== Requirement ==
Using the data below, copy every line that contains the word "Identity".

== Records supplied ==
-----

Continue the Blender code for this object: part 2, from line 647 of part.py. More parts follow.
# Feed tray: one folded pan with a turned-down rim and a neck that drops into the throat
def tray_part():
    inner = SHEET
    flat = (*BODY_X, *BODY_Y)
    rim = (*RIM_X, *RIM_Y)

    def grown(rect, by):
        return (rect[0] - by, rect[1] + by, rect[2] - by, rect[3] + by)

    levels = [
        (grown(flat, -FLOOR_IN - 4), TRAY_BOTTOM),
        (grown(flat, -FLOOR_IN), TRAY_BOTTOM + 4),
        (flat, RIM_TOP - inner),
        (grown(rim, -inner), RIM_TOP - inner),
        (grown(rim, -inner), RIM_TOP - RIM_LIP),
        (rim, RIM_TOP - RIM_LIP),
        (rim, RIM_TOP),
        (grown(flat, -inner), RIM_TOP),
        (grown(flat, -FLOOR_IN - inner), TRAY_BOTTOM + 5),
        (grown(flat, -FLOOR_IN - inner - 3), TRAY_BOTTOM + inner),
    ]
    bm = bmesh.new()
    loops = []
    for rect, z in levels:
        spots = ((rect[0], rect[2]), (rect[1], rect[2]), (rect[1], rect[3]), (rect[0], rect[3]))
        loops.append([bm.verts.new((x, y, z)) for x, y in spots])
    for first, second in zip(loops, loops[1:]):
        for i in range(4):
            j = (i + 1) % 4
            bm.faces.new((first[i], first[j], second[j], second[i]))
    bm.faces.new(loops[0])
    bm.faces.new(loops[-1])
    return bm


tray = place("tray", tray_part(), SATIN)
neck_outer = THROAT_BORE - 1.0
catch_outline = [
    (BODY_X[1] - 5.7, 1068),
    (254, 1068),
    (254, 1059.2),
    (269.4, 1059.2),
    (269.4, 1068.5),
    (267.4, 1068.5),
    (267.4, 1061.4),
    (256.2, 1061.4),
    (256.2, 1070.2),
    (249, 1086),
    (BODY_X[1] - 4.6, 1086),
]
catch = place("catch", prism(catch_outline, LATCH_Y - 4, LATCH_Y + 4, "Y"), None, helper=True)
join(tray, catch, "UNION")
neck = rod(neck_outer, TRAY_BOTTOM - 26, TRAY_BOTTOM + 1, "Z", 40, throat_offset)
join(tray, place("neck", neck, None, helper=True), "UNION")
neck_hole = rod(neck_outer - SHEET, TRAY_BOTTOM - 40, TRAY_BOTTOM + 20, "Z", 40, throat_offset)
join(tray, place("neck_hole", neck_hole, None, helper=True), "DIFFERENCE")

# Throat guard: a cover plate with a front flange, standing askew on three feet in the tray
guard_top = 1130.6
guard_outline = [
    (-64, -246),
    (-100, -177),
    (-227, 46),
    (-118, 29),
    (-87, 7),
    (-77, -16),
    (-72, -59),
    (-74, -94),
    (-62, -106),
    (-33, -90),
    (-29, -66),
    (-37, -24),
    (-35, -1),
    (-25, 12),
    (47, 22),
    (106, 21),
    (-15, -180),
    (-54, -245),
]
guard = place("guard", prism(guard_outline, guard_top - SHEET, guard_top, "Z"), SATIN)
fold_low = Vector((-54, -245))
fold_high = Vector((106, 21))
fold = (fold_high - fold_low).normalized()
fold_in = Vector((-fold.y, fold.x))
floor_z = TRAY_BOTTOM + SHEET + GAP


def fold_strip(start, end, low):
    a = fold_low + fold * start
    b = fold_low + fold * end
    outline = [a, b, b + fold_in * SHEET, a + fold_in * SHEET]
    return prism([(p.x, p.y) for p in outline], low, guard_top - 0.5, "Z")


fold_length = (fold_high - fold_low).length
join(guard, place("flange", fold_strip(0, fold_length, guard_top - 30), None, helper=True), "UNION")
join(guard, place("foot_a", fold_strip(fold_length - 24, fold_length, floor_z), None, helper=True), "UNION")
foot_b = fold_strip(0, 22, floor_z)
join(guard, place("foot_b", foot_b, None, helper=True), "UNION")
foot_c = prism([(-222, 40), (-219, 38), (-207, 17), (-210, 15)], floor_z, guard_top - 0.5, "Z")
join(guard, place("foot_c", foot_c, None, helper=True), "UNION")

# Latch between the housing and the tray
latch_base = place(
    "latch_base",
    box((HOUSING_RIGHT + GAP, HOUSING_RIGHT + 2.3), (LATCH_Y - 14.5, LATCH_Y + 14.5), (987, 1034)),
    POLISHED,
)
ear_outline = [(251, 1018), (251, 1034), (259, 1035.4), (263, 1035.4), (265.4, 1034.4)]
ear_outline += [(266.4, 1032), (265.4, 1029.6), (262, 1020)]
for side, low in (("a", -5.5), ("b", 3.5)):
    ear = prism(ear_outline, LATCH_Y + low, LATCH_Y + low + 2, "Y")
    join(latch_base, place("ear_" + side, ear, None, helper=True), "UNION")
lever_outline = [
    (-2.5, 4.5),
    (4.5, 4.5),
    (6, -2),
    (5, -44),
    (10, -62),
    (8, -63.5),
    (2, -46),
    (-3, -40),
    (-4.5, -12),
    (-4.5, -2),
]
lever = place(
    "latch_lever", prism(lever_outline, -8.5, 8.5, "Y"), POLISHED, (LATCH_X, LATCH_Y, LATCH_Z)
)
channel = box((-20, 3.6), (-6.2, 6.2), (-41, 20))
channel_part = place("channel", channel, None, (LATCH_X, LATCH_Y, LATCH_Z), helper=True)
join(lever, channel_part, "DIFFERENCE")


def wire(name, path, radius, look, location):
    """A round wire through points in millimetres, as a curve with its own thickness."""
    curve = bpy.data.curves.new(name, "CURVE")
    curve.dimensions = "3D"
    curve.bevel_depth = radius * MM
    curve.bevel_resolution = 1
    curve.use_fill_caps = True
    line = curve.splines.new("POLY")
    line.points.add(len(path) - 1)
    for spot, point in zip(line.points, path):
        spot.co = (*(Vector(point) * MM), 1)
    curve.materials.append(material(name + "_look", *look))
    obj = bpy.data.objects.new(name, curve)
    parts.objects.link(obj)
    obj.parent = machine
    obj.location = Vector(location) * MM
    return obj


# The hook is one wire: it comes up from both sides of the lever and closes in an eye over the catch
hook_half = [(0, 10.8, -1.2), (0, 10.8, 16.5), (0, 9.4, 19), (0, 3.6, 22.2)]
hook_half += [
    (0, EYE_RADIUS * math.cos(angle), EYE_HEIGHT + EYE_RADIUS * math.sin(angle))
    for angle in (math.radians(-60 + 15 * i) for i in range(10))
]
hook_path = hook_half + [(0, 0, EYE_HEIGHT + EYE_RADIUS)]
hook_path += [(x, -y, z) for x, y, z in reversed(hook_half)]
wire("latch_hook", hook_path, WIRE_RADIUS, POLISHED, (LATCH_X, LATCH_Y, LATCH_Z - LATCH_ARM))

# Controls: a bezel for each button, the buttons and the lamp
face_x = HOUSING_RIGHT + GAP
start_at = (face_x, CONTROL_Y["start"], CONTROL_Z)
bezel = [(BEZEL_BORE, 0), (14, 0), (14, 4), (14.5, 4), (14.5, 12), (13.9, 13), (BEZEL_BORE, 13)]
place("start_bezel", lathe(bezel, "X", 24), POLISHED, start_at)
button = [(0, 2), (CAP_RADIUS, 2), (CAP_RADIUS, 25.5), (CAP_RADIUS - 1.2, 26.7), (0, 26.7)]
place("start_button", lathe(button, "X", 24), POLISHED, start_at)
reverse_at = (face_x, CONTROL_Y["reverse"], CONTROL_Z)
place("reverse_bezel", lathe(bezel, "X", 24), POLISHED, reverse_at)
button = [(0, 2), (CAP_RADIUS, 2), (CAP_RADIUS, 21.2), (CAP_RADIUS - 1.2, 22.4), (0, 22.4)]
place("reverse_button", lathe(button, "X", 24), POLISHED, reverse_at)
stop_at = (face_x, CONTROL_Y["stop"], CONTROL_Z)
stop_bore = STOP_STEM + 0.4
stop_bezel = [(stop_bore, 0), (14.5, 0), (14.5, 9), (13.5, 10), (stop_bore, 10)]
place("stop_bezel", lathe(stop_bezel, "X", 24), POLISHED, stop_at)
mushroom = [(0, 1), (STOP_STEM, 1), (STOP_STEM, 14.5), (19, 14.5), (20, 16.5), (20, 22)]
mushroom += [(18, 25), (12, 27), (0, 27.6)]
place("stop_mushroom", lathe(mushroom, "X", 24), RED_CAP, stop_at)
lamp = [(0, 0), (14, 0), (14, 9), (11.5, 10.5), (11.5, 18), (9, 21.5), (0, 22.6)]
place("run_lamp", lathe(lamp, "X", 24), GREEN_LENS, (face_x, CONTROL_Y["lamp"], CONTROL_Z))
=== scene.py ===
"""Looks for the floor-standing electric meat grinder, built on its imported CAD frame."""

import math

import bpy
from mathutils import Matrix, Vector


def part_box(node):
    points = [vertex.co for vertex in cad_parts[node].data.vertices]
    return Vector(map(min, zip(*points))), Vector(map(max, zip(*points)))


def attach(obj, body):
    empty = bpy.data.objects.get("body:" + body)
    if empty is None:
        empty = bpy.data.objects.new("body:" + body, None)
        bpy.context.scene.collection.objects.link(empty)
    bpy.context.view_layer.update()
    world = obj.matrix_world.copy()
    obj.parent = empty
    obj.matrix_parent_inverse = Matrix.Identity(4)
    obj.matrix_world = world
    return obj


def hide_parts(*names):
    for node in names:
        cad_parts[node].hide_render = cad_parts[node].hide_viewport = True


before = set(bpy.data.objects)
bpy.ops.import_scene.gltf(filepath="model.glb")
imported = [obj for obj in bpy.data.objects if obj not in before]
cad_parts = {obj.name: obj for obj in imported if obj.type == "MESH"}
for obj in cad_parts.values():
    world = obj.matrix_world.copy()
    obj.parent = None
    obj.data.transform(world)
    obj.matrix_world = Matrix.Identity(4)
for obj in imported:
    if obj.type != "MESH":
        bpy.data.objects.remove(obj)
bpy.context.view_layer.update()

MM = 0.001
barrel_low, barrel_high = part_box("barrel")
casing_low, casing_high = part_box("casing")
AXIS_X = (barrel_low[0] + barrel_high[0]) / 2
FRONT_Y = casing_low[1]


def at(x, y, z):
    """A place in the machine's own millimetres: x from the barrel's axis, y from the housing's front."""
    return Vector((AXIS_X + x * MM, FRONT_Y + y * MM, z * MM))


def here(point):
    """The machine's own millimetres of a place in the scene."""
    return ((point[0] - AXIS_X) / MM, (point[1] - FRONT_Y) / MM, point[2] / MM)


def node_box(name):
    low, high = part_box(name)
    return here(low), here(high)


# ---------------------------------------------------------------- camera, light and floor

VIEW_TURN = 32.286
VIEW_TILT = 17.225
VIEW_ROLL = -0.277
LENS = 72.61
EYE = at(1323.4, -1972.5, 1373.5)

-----

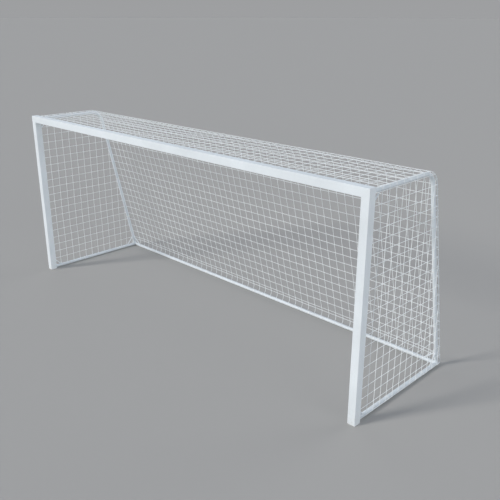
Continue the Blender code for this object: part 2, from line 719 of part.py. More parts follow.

-----

== Solution to this task ==
    obj.matrix_parent_inverse = Matrix.Identity(4)
    obj.matrix_world = Matrix.Identity(4)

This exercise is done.